On a normal backup the libraries are just pulling data off the SAN and putting it onto tape. For a restore they’re writing it back to SAN. These operations go on within the data centre as you’d need a very fat pipe if done remotely. However, we do have replication between data centres down dedicated links where that data is, for example, copied from a production SAN to a DR SAN.
We run our client backups at night is because there are fewer users on the system, so you can expect a bandwidth improvement, especially if going on a main public interface, although there might be a separate backup interface. By mid-morning the backup administrators in India identify the tapes that need to come out of the libraries. They’ve been monitoring them and can see if they’ve all finished. They list those tapes and send that info off to our smart hands people. These guys are in the same building as me and they’ll go around all the libraries, take out the specified tapes for secure storage and put fresh ones in.
Quantum Scalar i40 tape library software shows the drives and all slots including IE and cleaning status
Library machines don’t need routine maintenance and, in my experience, the Quantum ones are very reliable compared to others that I’ve dealt with in previous companies. The worst was an HP StorageWorks MSL6060 (a model dating back to 2003), mechanically it was horrendously unreliable, the robotics were a nightmare. The arm got stuck, the tapes got stuck, we'd be calling for an engineer every week. Working with Quantum libraries is a different world. That said, we've just had a Scalar i40 become faulty. It doesn't get beyond the start-up tests and the LCD reports that initialisation failed.

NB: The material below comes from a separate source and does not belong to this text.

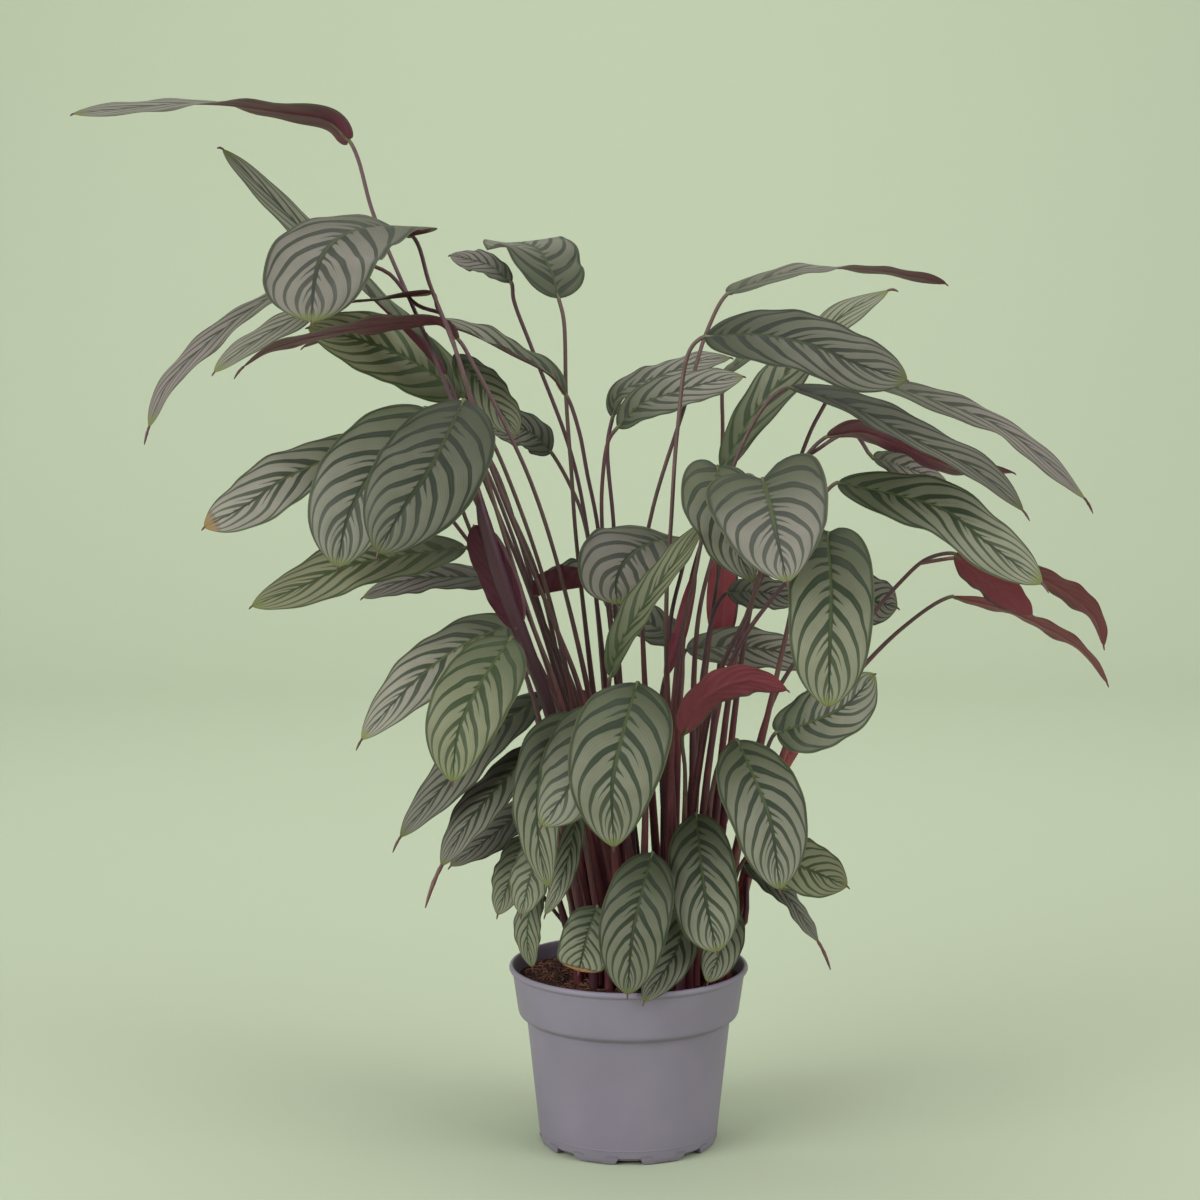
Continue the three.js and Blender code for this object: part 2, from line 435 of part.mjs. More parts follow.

Occasionally, a drive calls for cleaning. That’s obviously a function of the library software that can be relayed out to the backup software. It could be via a GUI message, an error code in the library or a physical alert such as a little amber light. We would ask the backup admins to look into it. And they might reply, requesting we put a cleaning tape in. Some of the larger libraries you might keep it in there in a specific slot, with smaller ones, typically you don’t."